Im Foyer steht eine fröhlich angesäuselte Gruppe von Zuschauern aus Speyer. Die brauchen kein Meet and Greet. „Wir waren schon mit Udo saufen, beim SWR 3 Open Air“, verkünden sie. Schöner als auf der Offerta sei es jetzt hier, sagen sie. Und Gabi Schweizer, die allerfröhlichste aus der Gruppe, sagt: „Meine neunzehnjährige Tochter meint: Mama du hast einen an der Waffel, da hin zugehen.“ Viele Mütter lassen sich von solchen Töchtern nicht abschrecken.

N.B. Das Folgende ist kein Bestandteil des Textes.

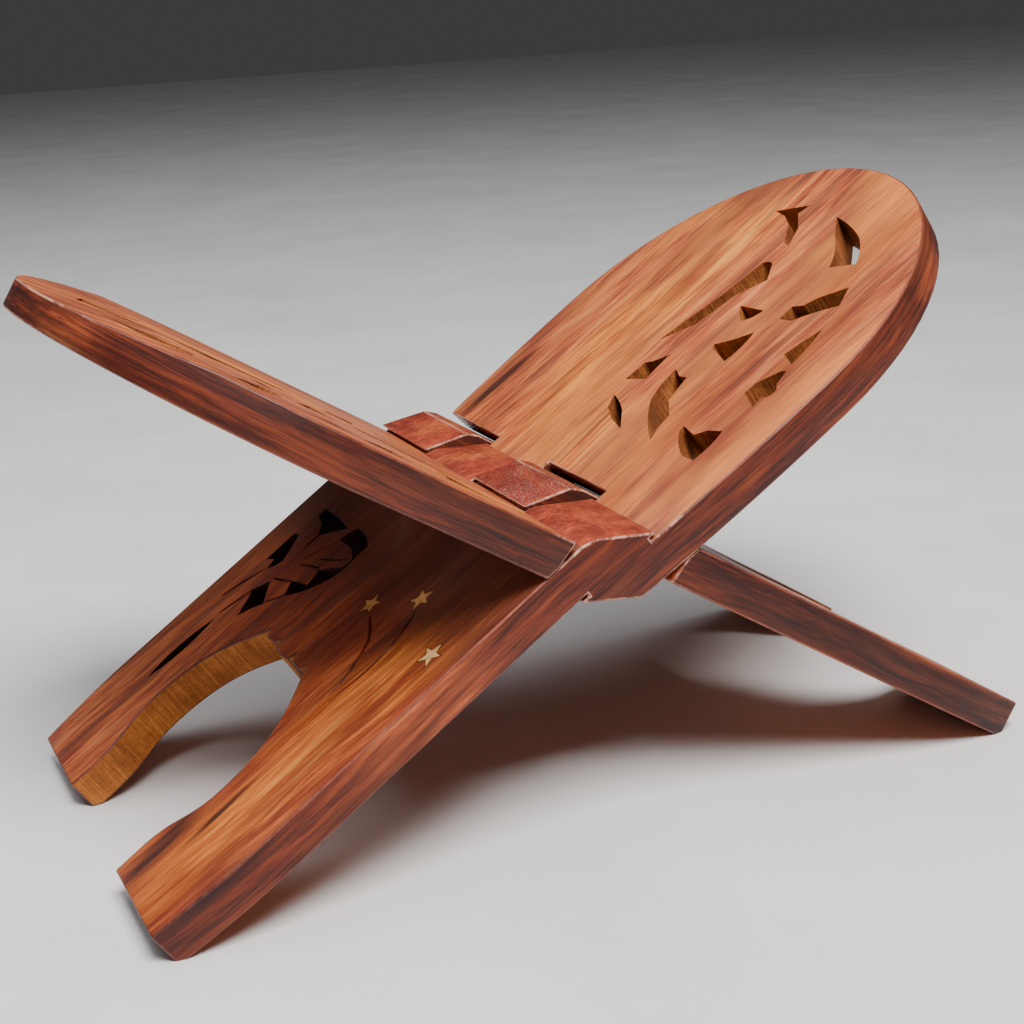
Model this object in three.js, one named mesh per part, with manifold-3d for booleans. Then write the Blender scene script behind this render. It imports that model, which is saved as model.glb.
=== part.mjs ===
// Folding book stand (rehal) carved from one rosewood plank, open on its stop.
// Two leaves cross like an X. Each leaf is a book rest and a leg joined by two
// knuckles, and each knuckle passes through the window in the other leaf, so the
// leaves turn on each other with no pin. Millimetres, +Z up, Y along the hinge.
import * as THREE from 'three';
import { mergeVertices } from 'three/addons/utils/BufferGeometryUtils.js';
import Module from 'manifold-3d';

const wasm = await Module();
wasm.setup();

// Plank and its saw kerf
const THICKNESS = 11.5;        // one leaf, half of the plank
const KERF = 1;                // saw cut between the two leaves
const LEG_LENGTH = 150;        // hinge to foot
const REST_LENGTH = 156;       // hinge to the tip of the right book rest
const LEFT_REST_LENGTH = 152.5;
const LEFT_TIP_WEAR = 3.3;     // how much thinner the left rest is at its tip
const LEFT_TIP_RUN = 36;       // over this length
const HINGE_WIDTH = 142.5;
const REST_WIDTH = 151;
const REST_WIDEST_AT = 75;     // distance from the hinge
const LEG_WIDTH = 140;         // where the foot starts to narrow
const FOOT_WIDTH = 132;
const FOOT_TAPER = 38;         // the legs narrow over this length
const OUTLINE_SKEW = 2.1;      // degrees, hand-cut outline to the square of the hinge
const FOOT_FLAT = 3;           // worn flat that stands on the table

// Hinge
const LEAF_TILT = 32.5;        // degrees, book rest to the table when open
const KNUCKLE_COUNT = 4;       // along the hinge, shared by the two leaves
const SIDE_CLEARANCE = 0.4;    // between neighbouring knuckles
const STOP_CLEARANCE = 0.3;    // between a leaf's square end and the other leaf
const STOP_LAND = 4;           // width of the bevel that meets the other leaf
const END_SLANT = 10;          // degrees, undercut of the ends beside a window
const RIGHT_NOSE = -2.6;       // where each leaf's upper knuckle facet starts
const LEFT_NOSE = 3;
const RIGHT_REACH = 11.8;      // and where it meets the kerf
const LEFT_REACH = 14;
const SHOULDER_RUN = 4;        // small facet at the top of each knuckle
const SHOULDER_DROP = 1.1;
const HEEL_START = -1.2;       // lower knuckle facet, from the back of the rest
const HEEL_REACH = 15.2;       // to where it meets the kerf
const KERF_OVERCUT = 2.6;      // how far the saw kerf runs into a knuckle

// Arch between the feet of a leg
const ARCH_OFFSET = 0.5;       // from the middle of the leg
const ARCH_FOOT_WIDTH = 57;
const ARCH_STRAIGHT = 8;       // length of the straight sides at the foot
const ARCH_WIDTH = 70.4;
const ARCH_WIDEST_AT = 115;    // from the hinge
const ARCH_TOP_AT = 80;
const ARCH_TOP_WIDTH = 36;
const ARCH_SHOULDER = 1.5;     // fullness of the curve where it meets the top
// Carved top edge of the arch, from its corner to its middle: [across, rise]
const ARCH_CROWN = [[16.4, 2.4], [14.4, 0], [8.6, 0.3], [6.4, 2.6], [5, -0.3], [0, -1]];

// Brass stars let into the outer face of each leg
const STAR_RADIUS = 3.9;
const STAR_INNER_RATIO = 0.42;
const STAR_CORNERS = 10;
const STAR_THICKNESS = 1.4;
const STAR_CLEARANCE = 0.25;
const STAR_PLACES = [[-53, -16.6, 20], [-43, -34.1, 55], [-53.2, -60.3, 5]];  // along, across, turn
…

Es lohnt sich ja auch, nicht nur wegen Udo: Maffay singt, Eric Burdon singt. Einzig Karin Ziegler wird an diesem Abend wohl enttäuscht: sie wollte Nina Hagen sehen, aber die fehlt unentschuldigt. Andererseits: „Ich stehe auf die romantische Tour von Udo“. Mit den Balladen wie „Horizont“ dürfte auch sie auf ihre Kosten gekommen sein. Ein fest für die Feuerzeuge. Manche älter Lindenberg-Fans, so will es scheinen, haben sich für diesen Abend extra wieder das Rauchen angewöhnt. Udo macht ihnen ja vor, wie man als „Exzessor“ überlebt. Zweieinhalb Stunden lang war das Panik Orchester auf Zeitreise. Das Licht geht an, und die Menschen sehen nicht so aus, als hätten sie gerade eine Rentnerband bei „Onkel Pö“ gehört.